When you are still an instant, when the world
recedes from you, when valueless ideas
cease to have value in your restless mind,
then will you hear His Voice. So poignantly
He calls to you that you will not resist
Him longer. In that instant He will take
you to His home, and you will stay with Him
in perfect stillness, silent and at peace,
beyond all words, untouched by fear and doubt,
sublimely certain that you are at home.
W-p182.8
For the past couple of weeks, I have been actively practicing stepping back and being still. It came to me one night just before going to bed, while I was sitting quietly, simply being aware of breathing in and breathing out, that I could practice doing this during the day from moment to moment, when I remembered, particularly, when I found myself hallucinating.

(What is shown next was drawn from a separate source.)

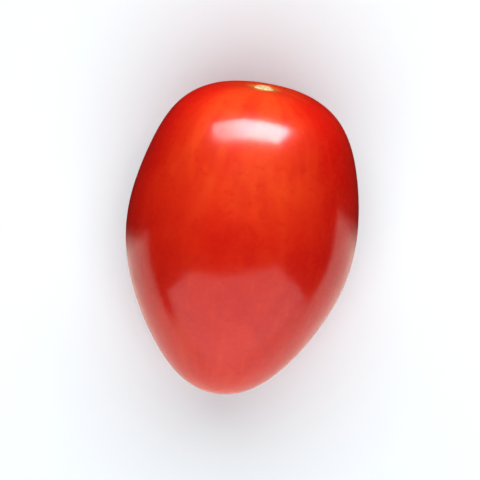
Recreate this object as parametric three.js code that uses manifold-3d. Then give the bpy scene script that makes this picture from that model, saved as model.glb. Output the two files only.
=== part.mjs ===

This also coincides with the fact that I have been memorizing this passage from Lesson 189, I feel the love of God within me now.
Simply do this: Be still, and lay aside
all thoughts of what you are and what God is;
all concepts you have learned about the world;
all images you hold about yourself.
Empty your mind of everything it thinks
is either true or false, or good or bad,
of every thought it judges worthy, and
all the ideas of which it is ashamed.
Hold onto nothing. Do not bring with you
one thought the past has taught, nor one belief
you ever learned before from anything.
Forget this world, forget this course, and come
with wholly empty hands unto your God.
W-p1.189.7
I realized that I was beginning to live into the meaning of this passage by simply taking these steps.
1. Be aware of breathing in and out.
2. Ask for help to let go of thoughts.
3. Be present and receptive.
So, I am walking down the street, and I come face to face with a brother against whom I have a grievance; recognizing my hallucination, I breathe in and out and ask for help to let it go, and I become present and receptive, smile, nod my head in greeting, and walk on by.
I am becoming increasingly intolerant of mind wandering.
And now it comes to me to express it this way:
A single thought melts away in stillness,
dismantling an entire hallucination,
making way for the state of mind of the peace of God.